Scenariusz gry przenosi nas daleko w przyszłość, gdy ludzka cywilizacja prowadzi intensywną eksplorację kosmosu. Wraz z rozwojem galaktycznego imperium zwanego „Konfederacją”, dochodzi do konfliktu interesów gubernatorów poszczególnych kolonii. W ramach podziału tworzy się kilkadziesiąt wzajemnie zwalczających się „klanów”. Jednym z nich jest mała frakcja Troidenów, będąca liderem w dziedzinie zaawansowanej technologii.

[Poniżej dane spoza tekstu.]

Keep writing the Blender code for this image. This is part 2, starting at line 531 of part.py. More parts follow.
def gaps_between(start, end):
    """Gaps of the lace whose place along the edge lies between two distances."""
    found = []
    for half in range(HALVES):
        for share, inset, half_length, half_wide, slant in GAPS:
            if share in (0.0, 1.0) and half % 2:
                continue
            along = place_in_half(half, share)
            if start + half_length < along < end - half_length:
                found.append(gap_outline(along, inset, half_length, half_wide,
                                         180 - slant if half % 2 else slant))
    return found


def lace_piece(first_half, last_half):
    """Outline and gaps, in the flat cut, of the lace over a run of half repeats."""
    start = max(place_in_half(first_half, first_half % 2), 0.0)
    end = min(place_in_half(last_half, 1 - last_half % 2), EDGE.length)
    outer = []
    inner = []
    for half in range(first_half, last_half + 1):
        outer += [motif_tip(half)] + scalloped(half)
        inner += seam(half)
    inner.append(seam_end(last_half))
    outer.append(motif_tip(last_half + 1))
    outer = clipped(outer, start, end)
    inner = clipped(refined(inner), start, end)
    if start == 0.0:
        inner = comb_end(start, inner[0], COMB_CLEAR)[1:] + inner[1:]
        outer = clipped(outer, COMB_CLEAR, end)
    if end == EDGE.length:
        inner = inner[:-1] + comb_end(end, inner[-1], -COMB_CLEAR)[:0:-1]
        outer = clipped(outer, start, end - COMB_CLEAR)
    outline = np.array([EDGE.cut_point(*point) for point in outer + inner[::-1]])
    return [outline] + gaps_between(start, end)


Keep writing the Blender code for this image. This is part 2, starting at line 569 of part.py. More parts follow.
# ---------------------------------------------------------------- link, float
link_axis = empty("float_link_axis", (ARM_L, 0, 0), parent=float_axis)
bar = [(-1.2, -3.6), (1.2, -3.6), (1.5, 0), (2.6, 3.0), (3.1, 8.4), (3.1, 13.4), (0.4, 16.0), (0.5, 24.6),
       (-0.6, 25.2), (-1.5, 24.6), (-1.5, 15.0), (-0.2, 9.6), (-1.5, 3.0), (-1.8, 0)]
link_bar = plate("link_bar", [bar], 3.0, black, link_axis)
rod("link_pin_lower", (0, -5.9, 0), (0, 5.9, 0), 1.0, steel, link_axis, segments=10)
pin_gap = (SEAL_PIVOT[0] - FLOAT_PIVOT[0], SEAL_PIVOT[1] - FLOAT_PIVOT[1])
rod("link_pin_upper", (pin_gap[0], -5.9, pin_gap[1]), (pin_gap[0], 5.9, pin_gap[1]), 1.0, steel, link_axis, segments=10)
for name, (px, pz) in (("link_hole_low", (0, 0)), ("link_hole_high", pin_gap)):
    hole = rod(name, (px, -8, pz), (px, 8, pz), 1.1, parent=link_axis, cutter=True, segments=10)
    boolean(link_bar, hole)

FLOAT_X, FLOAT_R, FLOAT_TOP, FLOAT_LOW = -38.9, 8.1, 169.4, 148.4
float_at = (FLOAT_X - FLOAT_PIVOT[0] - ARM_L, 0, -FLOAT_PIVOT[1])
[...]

Tak się składa, że gracz jako świeżo upieczony pilot będzie pracować właśnie dla nich.
Mało jest porządnych symulatorów kosmicznych. „Home Planet- Playing With Fire” bez wątpienia się do nich zalicza, oferując wirtualnym pilotom wszystko to, co w tego typu programach powinno się znaleźć. Jest zatem rozbudowane sterowanie z autopilotem włącznie, systemy pomiarowe i nawigacyjne oraz niezły arsenał broni – zaczynający się od standardowych laserów, a kończący na potężnych rakietach dalekiego zasięgu.
Screen z gry Homeplanet
Gra posiada także elementy taktyczne – czasem będziemy ścierać się z nieprzyjacielem, mając do dyspozycji całą eskadrę statków bojowych, którym możemy wydawać rozkazy. Pilnować trzeba również poziomu zasobów amunicji i paliwa, gdyż obie te rzeczy nie są nieskończone. Wtedy trzeba namierzyć najbliższy statek dostawczy, dzięki któremu można odnowić zapasy.
Choć wiadomo, że przy symulatorach potrzeba naprawdę wiele czasu, by perfekcyjnie opanować maszynę, tu akurat sterowanie na szczęście jest szybko przyswajalne. Gorzej prezentuje się system celowania. Początkujący gracze sporo się natrudzą, nim zestrzelą bardziej ruchliwy statek przeciwnika, choć starzy wyjadacze z pewnością nie będą mieć z tym problemu.
Screen z gry Homeplanet
Frustrujące, ale zwiększające realizm jest to, że nie można zapisywać postępów w trakcie misji. W przypadku zgonu gracz musi więc od początku przechodzić cały poziom. Tym bardziej zestresowani będą mniej doświadczeni sympatycy gwiezdnych symulatorów, gdyż w takim wypadku mogą nawet kilka razy powtórzyć długi samouczek (a nie da się go przeskoczyć).
W sumie „Home Planet” to 30-40 godzin zabawy. Dodatek „Playing with Fire” daje jej jeszcze więcej, gdyż prócz wielu poprawek wprowadza również tryb multiplayer. Śmigać w przestrzeni kosmicznej może do 16 graczy, by w trybach Cooperative i Deathmatch sprawdzić, kto jest najlepszym pilotem. Misje niestety są schematyczne i liniowe, podobnie jak sama fabuła. Jednak gameplay oraz świetny klimat science-fiction ratują grę.
Screen z gry Homeplanet
Atmosferę panującą w uniwersum „Home Planet” podkreśla jeszcze świetna ścieżka dźwiękowa. Muzyka „na pierwszy rzut ucha” natychmiast kojarzy się z kompozycjami Vangelisa. Ponadto gra zawiera sporo nawiązań do słynnych seriali s-f typu „Babylon 5” czy „Battle Star Galactica”. Jeśli chodzi o grafikę, jest ona archaiczna, lecz na szczęście nie razi w oczy.
Screen z gry Homeplanet
Nie ma co się dziwić jakości oprawy graficznej, gdyż gra swoją premierę miała aż cztery lata temu! „Home Planet” prawdopodobnie zrobiłaby spore zamieszanie na polskim rynku, gdyby tylko została w porę wydana. W chwili obecnej jest jedynie gratką dla tych, którzy nie mogą się doczekać na nowy, rasowy symulator kosmiczny.